Petitioner contends that the present record, considered without reference to his prior wrongdoing, falls far short of showing facts sufficient to justify his suspension, and certainly not a three-year period of suspension. He asserts that he has already suffered full punishment for the former wrongdoing and should not now be punished a second time for it, as contemplated by the recommendation made. The State Bar replies that the court must consider its opinion in the earlier proceeding, which characterizes petitioner's misrepresentations to his clients as ‘outright dishonesty,’ and therefore the proposed penalty is just.
This situation requires us to declare to what extent and for what purposes prior disciplinary proceedings will be considered by this court, particularly when incorporated in the findings and recommendation as in this record.
It must first be noted that although the word ‘punishment’ is frequently used, the discipline of an attorney is not punitive in character. “This court has uniformly treated disbarment proceedings as peculiar to themselves, and governed exclusively by the Code sections specifically covering them.' Matter of Danford, 157 Cal. 425, 108 P. 322. The purpose of such a proceeding is to determine the fitness of an officer of the court to continue in that capacity, and it has been said the disbarment of attorneys is not intended for the punishment of the individual, but for the protection of the courts and the legal profession.' In re Vaughan, 189 Cal. 491, 496, 209 P. 353, 355, 24 A. L. R. 858, quoted with approval in Fish v. State Bar, 214 Cal. 215, 222, 4 P.(2d) 937. See, also, 1932 Cal. Jur. Supplement, p. 71 of article on The Practice of Law, § 38.
The penalty being designed not to punish the individual but to protect the public, the courts, and the legal profession, is it not clear that, in order to fulfill such purpose, the prior record of an attorney must be taken into consideration in determining his fitness to continue in practice?
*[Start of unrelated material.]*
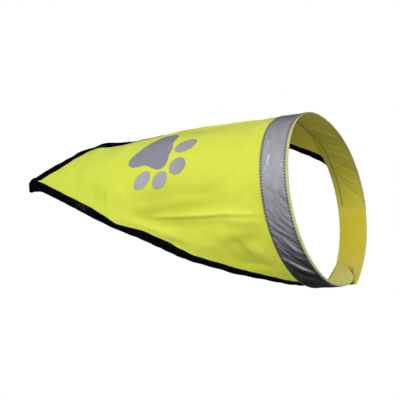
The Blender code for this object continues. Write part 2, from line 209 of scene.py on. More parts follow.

If the prior attempt at discipline has been ineffective to cure the evil, as witness the fact that the same offense has been repeated, then such further penalty should be imposed as will tend to either effect the reformation of the offender or else remove him entirely from the practice. Thus, although the penalty for a repeated offense may be much greater than would have been imposed were it a first offense, such increased penalty is not a ‘meting out’ of further punishment for prior acts, as contended by petitioner, but is an adjudication of the attorney's fitness to continue in practice.
It is well established that mitigating circumstances may be considered in determining the punishment to be imposed in disciplinary proceedings, such as the motives and purposes which actuated the accused, his previous good record, his characteristics and nature, testimonials as to his good character and reputation, or his youth and inexperience and the fact that he was not guilty of intentional wrongdoing. Barbee v. State Bar, 213 Cal. 296, 2 P. (2d) 353; Dahl v. State Bar, 213 Cal. 160, 1 P.(2d) 977; Mills v. State Bar, 211 Cal. 579, 296 P. 280, 297 P. 19; In re Petersen, 208 Cal. 42, 280 P. 124; In re Sadicoff, 208 Cal. 555, 282 P. 952; In re McCowan, 177 Cal. 93, 170 P. 1100; 1932 Cal. Jur. Supplement, Article on Practice of Law, p. 102, § 65, and pp. 114, 115, § 78, and many cases cited.
If such mitigating circumstances may be considered in alleviating or lightening the penalty, does it not follow that incriminating circumstances, such as the previous poor record of an accused, his years of practice, knowledge of wrongdoing, repeated misconduct, etc., may likewise be considered in determining whether or not a more severe penalty should be imposed? The fact that an offense is a repetition of offenses for which an accused has previously been disciplined shows that the wrong is not unintentional but is done deliberately with knowledge that such conduct is forbidden and thus it merits a greater penalty.
In the instant case, considering the many complaints lodged against petitioner over a period of years, it would seem that he has continuously neglected to avail himself of the opportunity to mend his ways.
It is therefore ordered that petitioner herein, Llewellyn F. Marsh, be and he is hereby suspended from the practice of law in this state for the period of three years from and after the date of filing of this order.
We concur: WASTE, C. J.; CURTIS, J.; SHENK, J.; LANGDON, J.; SEAWELL, J.